→ **YOUR GOAL**: Copy verbatim the material from its first line to the line that holds "hide_parts(node)", including that line.

→ **DATA LINES**:
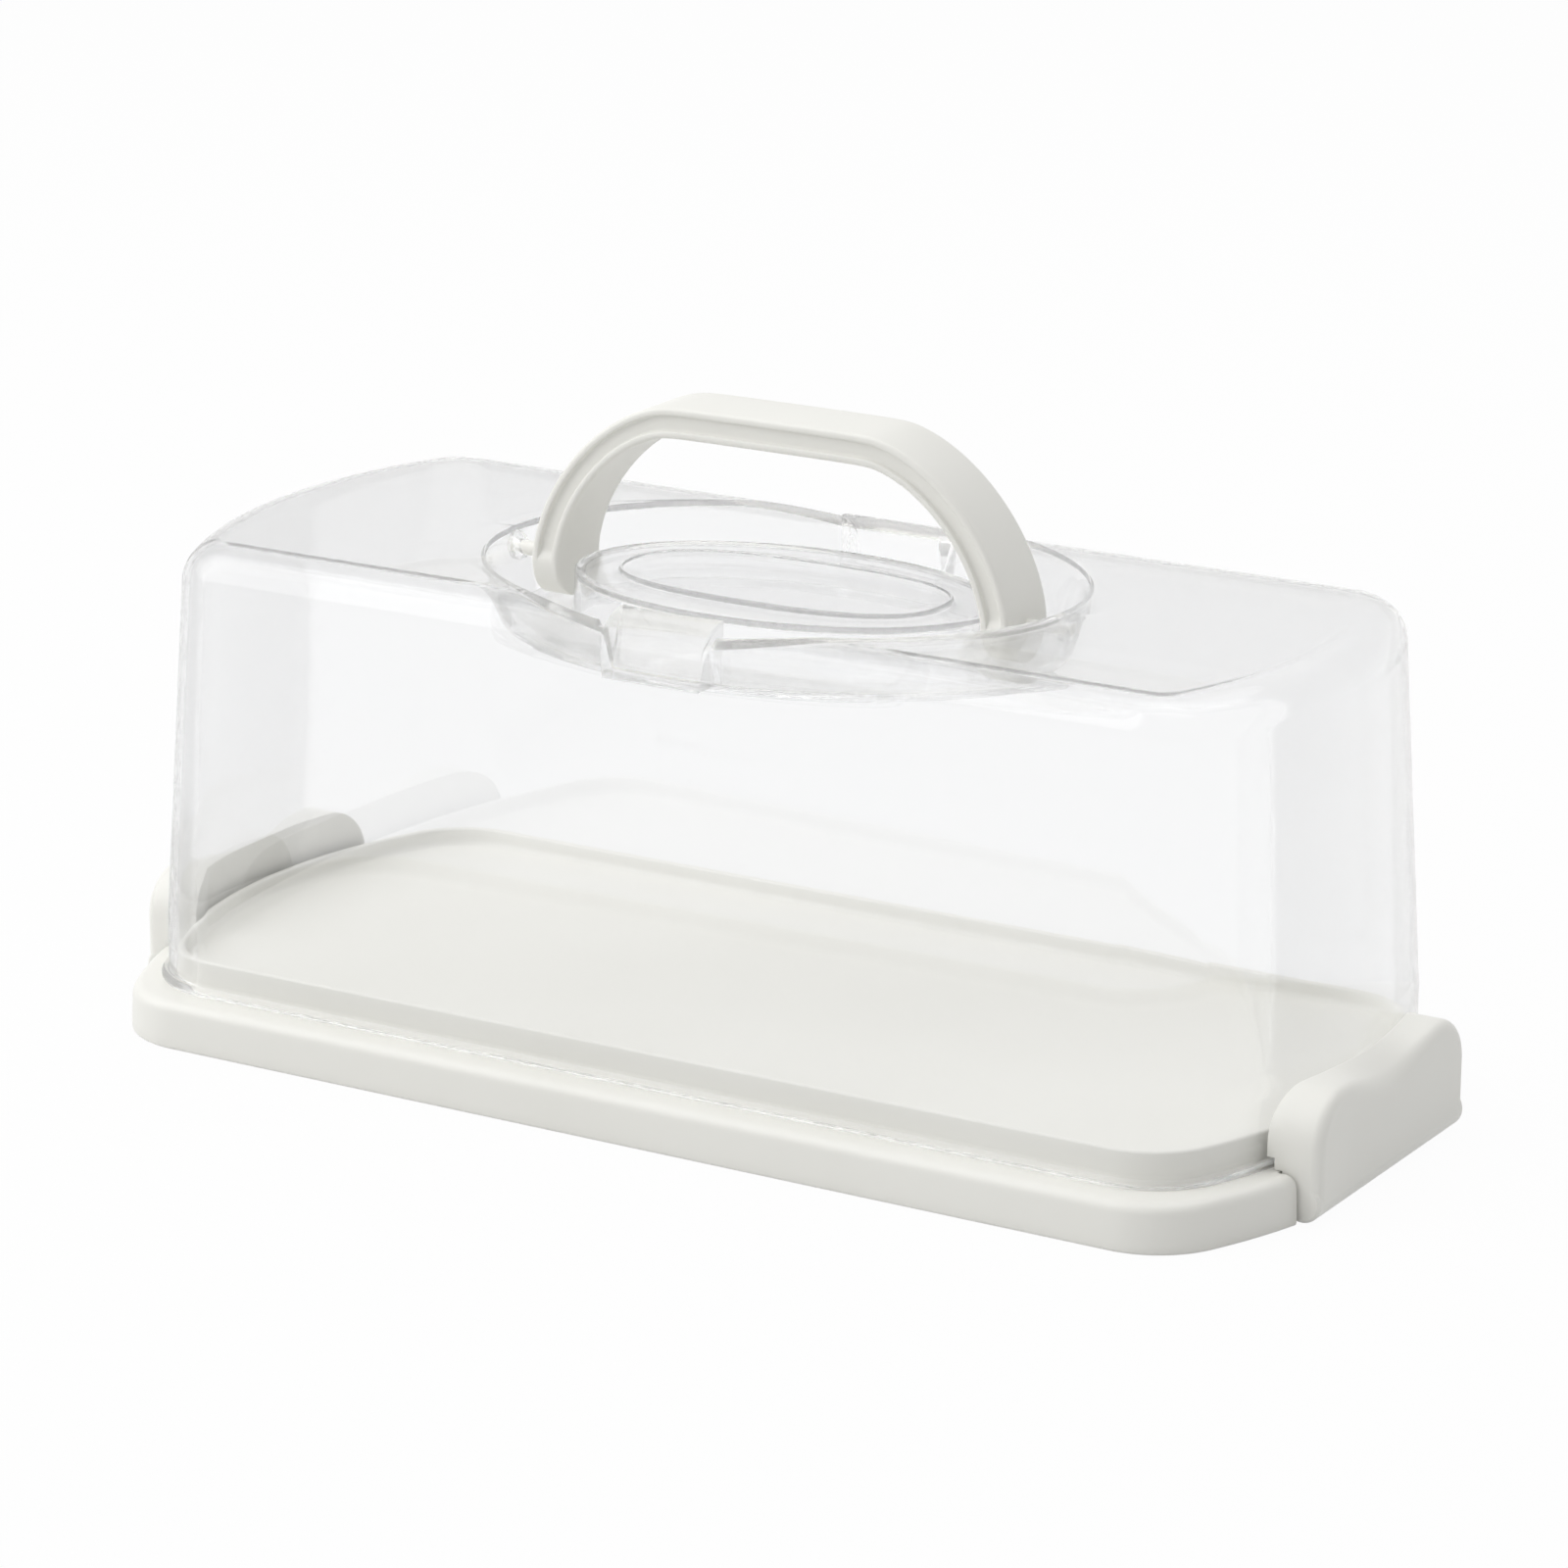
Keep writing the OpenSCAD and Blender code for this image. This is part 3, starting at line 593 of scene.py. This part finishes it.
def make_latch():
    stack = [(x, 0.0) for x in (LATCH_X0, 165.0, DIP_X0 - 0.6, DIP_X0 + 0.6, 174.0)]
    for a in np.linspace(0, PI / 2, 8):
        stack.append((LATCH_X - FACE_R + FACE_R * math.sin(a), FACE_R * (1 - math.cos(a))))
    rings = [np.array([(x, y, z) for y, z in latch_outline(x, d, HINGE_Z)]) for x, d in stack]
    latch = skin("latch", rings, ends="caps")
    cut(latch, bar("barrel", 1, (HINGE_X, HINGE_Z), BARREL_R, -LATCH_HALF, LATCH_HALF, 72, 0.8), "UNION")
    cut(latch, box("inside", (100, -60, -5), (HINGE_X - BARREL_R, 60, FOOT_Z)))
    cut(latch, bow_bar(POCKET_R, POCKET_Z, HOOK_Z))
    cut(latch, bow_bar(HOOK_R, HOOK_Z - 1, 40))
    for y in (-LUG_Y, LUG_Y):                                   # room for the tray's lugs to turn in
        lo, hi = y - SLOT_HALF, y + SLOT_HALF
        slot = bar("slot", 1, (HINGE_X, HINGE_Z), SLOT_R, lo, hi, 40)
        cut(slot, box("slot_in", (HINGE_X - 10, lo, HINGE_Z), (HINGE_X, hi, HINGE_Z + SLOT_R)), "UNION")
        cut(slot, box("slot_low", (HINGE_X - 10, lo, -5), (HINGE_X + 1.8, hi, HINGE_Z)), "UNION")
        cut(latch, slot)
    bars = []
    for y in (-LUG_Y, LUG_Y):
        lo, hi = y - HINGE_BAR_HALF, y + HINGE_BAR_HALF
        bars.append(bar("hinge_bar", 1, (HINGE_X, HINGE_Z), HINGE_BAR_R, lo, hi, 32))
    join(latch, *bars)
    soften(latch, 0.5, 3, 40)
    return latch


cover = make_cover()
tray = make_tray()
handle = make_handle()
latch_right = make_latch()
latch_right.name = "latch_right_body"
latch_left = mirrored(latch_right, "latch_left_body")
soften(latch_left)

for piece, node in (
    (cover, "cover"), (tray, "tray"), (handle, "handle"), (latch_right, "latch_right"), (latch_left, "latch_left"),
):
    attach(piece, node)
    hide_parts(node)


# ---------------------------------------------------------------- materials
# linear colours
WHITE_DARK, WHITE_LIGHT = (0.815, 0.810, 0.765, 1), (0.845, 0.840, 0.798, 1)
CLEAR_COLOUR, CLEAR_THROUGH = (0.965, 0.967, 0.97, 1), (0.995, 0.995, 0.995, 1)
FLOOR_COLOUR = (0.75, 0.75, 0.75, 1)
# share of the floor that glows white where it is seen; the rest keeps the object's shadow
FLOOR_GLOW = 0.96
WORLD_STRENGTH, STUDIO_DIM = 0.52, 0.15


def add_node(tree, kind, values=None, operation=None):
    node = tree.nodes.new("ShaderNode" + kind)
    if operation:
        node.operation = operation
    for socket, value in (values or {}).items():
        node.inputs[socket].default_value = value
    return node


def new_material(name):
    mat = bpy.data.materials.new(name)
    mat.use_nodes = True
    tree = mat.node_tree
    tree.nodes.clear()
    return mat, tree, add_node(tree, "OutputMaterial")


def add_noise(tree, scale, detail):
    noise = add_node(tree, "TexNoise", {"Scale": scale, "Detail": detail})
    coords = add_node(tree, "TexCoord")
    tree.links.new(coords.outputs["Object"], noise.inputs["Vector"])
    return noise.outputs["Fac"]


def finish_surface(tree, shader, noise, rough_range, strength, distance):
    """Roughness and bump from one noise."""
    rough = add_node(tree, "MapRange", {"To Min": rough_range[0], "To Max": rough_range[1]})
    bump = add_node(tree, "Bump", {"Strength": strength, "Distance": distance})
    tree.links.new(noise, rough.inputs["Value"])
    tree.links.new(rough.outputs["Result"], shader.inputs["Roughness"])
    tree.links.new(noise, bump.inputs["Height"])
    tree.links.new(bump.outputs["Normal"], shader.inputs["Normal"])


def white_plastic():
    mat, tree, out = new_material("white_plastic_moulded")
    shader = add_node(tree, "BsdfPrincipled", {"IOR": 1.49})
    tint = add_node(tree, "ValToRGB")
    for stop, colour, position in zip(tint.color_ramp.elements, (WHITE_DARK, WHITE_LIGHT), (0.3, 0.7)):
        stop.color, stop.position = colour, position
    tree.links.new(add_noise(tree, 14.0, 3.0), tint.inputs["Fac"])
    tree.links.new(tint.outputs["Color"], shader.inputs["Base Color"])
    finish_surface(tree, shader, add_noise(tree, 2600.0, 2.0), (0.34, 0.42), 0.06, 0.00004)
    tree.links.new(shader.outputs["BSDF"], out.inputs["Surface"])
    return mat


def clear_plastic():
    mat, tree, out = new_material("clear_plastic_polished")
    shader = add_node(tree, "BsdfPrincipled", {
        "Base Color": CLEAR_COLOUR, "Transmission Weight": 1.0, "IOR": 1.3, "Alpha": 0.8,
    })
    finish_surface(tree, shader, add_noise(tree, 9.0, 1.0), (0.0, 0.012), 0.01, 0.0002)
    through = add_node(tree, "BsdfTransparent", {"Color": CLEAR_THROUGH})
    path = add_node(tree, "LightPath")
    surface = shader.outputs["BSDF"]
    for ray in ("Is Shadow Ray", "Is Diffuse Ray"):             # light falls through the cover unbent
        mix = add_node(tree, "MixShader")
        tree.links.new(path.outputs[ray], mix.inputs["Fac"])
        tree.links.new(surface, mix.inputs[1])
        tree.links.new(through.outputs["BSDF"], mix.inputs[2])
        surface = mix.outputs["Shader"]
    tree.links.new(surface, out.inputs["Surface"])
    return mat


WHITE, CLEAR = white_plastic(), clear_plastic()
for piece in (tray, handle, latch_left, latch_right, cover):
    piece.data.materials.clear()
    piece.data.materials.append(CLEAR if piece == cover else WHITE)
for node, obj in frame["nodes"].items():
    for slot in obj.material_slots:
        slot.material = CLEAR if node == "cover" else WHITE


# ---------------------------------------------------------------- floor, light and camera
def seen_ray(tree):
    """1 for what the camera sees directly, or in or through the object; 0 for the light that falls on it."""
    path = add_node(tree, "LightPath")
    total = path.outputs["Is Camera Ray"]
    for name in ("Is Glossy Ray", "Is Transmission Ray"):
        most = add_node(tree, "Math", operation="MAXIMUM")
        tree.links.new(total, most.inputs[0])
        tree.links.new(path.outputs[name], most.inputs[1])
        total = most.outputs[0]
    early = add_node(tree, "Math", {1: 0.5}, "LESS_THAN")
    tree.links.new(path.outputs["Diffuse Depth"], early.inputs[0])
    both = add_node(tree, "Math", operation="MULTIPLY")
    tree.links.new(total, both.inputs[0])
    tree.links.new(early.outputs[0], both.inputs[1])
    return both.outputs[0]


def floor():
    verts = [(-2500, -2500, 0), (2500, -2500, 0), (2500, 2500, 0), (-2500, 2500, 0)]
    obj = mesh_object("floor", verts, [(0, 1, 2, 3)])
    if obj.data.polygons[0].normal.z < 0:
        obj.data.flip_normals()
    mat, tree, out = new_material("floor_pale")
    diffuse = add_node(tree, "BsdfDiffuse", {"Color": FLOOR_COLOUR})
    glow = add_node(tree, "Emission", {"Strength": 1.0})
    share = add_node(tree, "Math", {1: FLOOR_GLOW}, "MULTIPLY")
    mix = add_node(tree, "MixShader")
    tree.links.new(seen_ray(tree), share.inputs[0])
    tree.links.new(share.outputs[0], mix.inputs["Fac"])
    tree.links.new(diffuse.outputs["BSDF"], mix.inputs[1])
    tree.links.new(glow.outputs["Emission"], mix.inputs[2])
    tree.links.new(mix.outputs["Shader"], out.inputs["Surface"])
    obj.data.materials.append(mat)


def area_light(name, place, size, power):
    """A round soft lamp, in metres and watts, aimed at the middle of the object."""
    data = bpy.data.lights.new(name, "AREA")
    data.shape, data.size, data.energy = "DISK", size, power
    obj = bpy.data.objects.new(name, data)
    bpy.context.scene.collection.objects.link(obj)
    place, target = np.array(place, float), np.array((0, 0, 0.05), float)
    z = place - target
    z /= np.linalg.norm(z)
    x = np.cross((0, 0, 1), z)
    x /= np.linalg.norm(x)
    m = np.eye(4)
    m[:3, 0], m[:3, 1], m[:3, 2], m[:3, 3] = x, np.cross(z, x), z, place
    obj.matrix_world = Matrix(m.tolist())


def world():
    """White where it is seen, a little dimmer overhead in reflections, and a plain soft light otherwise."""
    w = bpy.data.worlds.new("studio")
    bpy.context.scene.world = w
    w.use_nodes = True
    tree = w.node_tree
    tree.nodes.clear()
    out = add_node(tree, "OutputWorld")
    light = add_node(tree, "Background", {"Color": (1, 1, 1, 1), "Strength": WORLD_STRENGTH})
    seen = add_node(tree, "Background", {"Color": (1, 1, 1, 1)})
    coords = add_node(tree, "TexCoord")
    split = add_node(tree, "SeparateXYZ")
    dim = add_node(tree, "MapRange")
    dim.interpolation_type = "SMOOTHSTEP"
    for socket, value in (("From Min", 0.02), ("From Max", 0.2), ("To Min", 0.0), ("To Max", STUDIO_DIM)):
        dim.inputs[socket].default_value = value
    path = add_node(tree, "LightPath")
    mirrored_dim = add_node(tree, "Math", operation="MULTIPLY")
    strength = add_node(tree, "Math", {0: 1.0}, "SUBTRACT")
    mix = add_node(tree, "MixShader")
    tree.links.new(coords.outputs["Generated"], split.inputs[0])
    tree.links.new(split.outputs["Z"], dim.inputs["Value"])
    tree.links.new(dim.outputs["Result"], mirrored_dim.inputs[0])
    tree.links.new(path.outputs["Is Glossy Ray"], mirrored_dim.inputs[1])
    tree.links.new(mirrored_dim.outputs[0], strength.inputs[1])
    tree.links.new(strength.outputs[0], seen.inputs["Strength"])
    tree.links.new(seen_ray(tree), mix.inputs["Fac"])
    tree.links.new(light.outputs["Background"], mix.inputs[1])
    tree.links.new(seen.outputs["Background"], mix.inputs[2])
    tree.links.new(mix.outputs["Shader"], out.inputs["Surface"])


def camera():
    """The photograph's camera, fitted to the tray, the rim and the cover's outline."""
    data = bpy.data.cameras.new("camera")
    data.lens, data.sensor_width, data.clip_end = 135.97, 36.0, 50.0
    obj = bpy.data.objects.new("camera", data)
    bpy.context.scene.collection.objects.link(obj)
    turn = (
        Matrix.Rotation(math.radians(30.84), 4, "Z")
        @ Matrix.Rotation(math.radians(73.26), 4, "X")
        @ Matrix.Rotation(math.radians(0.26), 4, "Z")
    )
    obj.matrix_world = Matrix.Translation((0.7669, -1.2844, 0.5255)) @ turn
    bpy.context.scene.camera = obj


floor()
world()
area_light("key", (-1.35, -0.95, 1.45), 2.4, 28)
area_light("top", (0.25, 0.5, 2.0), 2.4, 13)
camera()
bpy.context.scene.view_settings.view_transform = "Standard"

→ **FULL ANSWER**:
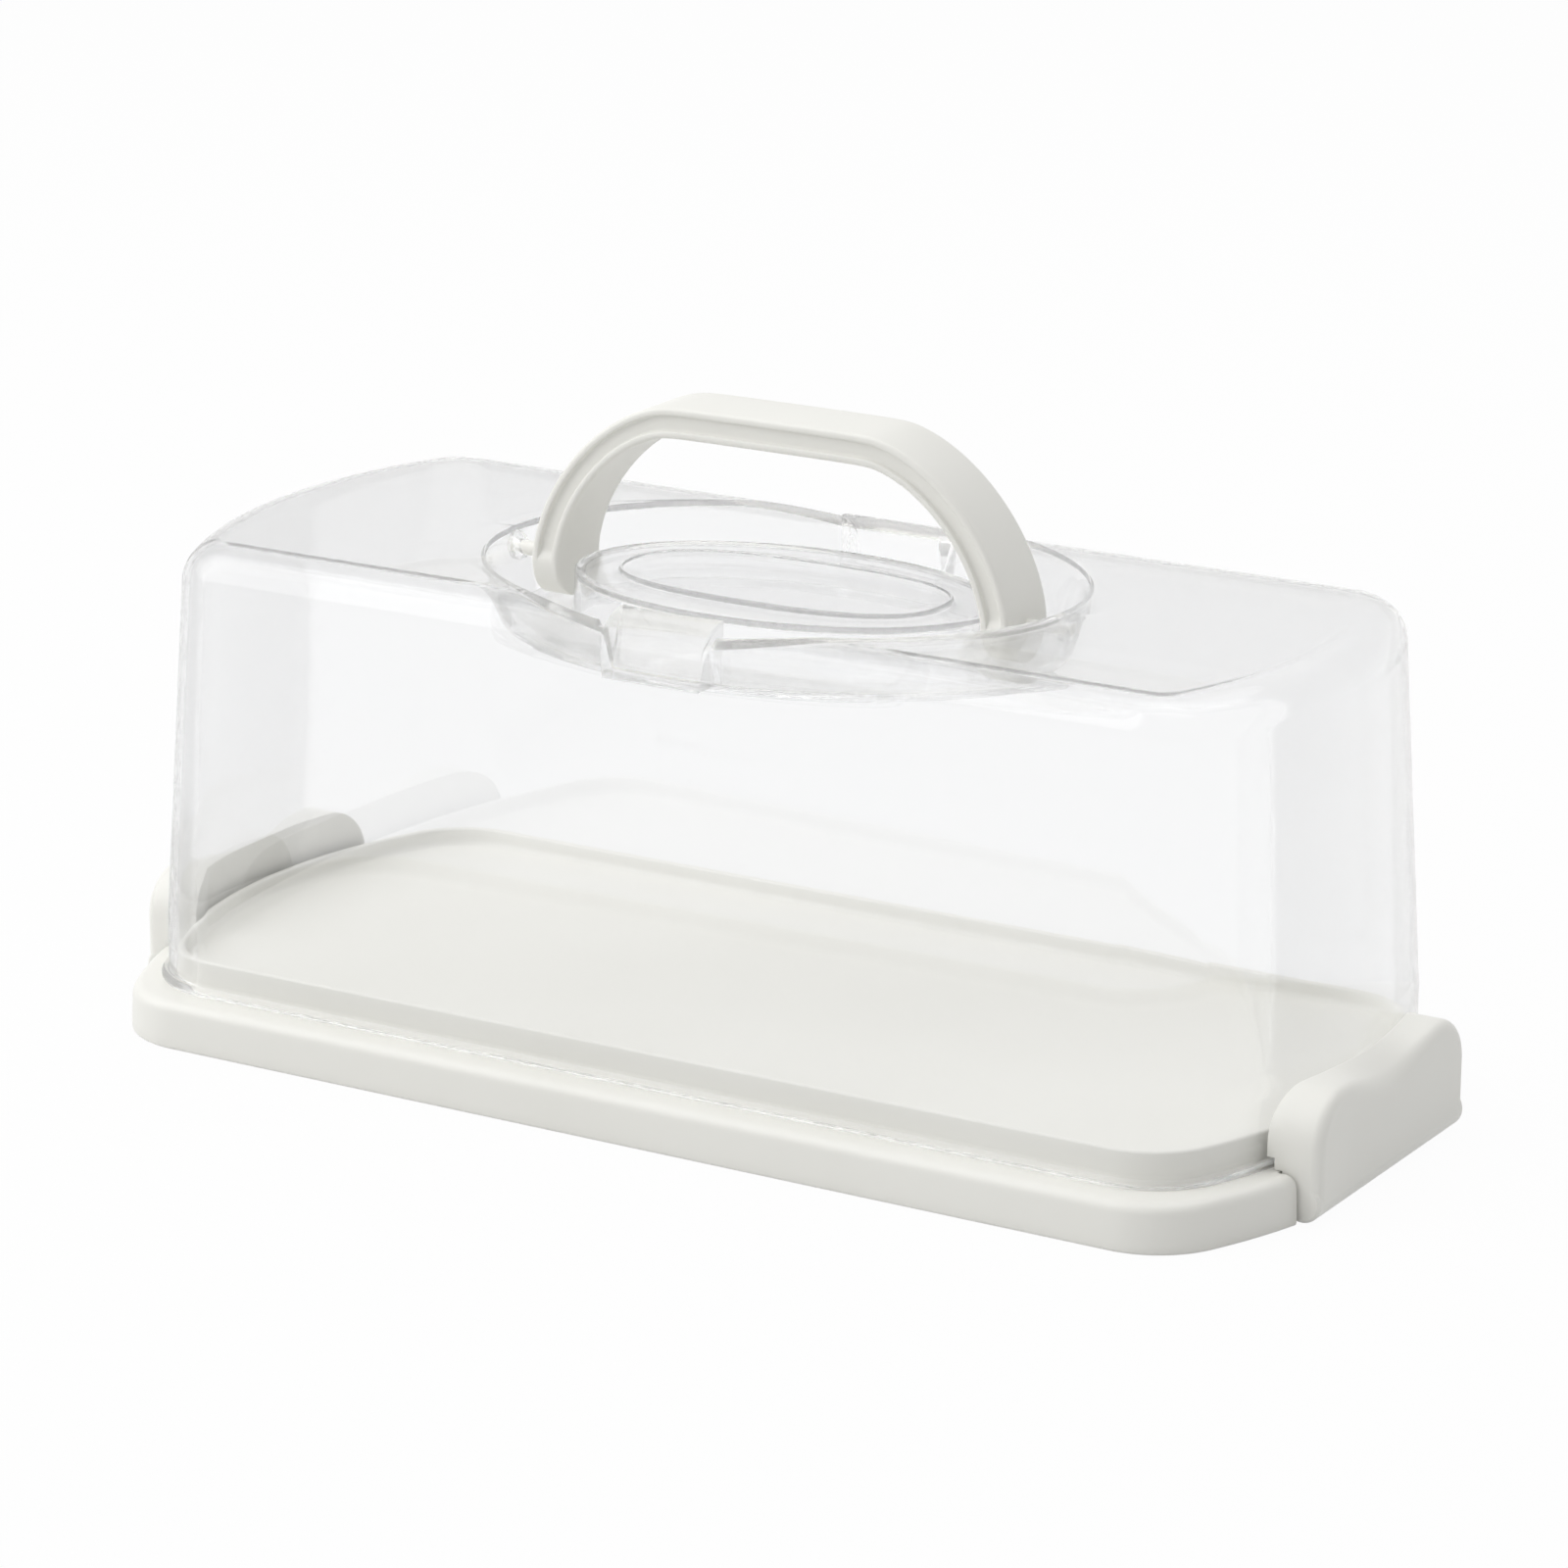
Keep writing the OpenSCAD and Blender code for this image. This is part 3, starting at line 593 of scene.py. This part finishes it.
def make_latch():
    stack = [(x, 0.0) for x in (LATCH_X0, 165.0, DIP_X0 - 0.6, DIP_X0 + 0.6, 174.0)]
    for a in np.linspace(0, PI / 2, 8):
        stack.append((LATCH_X - FACE_R + FACE_R * math.sin(a), FACE_R * (1 - math.cos(a))))
    rings = [np.array([(x, y, z) for y, z in latch_outline(x, d, HINGE_Z)]) for x, d in stack]
    latch = skin("latch", rings, ends="caps")
    cut(latch, bar("barrel", 1, (HINGE_X, HINGE_Z), BARREL_R, -LATCH_HALF, LATCH_HALF, 72, 0.8), "UNION")
    cut(latch, box("inside", (100, -60, -5), (HINGE_X - BARREL_R, 60, FOOT_Z)))
    cut(latch, bow_bar(POCKET_R, POCKET_Z, HOOK_Z))
    cut(latch, bow_bar(HOOK_R, HOOK_Z - 1, 40))
    for y in (-LUG_Y, LUG_Y):                                   # room for the tray's lugs to turn in
        lo, hi = y - SLOT_HALF, y + SLOT_HALF
        slot = bar("slot", 1, (HINGE_X, HINGE_Z), SLOT_R, lo, hi, 40)
        cut(slot, box("slot_in", (HINGE_X - 10, lo, HINGE_Z), (HINGE_X, hi, HINGE_Z + SLOT_R)), "UNION")
        cut(slot, box("slot_low", (HINGE_X - 10, lo, -5), (HINGE_X + 1.8, hi, HINGE_Z)), "UNION")
        cut(latch, slot)
    bars = []
    for y in (-LUG_Y, LUG_Y):
        lo, hi = y - HINGE_BAR_HALF, y + HINGE_BAR_HALF
        bars.append(bar("hinge_bar", 1, (HINGE_X, HINGE_Z), HINGE_BAR_R, lo, hi, 32))
    join(latch, *bars)
    soften(latch, 0.5, 3, 40)
    return latch


cover = make_cover()
tray = make_tray()
handle = make_handle()
latch_right = make_latch()
latch_right.name = "latch_right_body"
latch_left = mirrored(latch_right, "latch_left_body")
soften(latch_left)

for piece, node in (
    (cover, "cover"), (tray, "tray"), (handle, "handle"), (latch_right, "latch_right"), (latch_left, "latch_left"),
):
    attach(piece, node)
    hide_parts(node)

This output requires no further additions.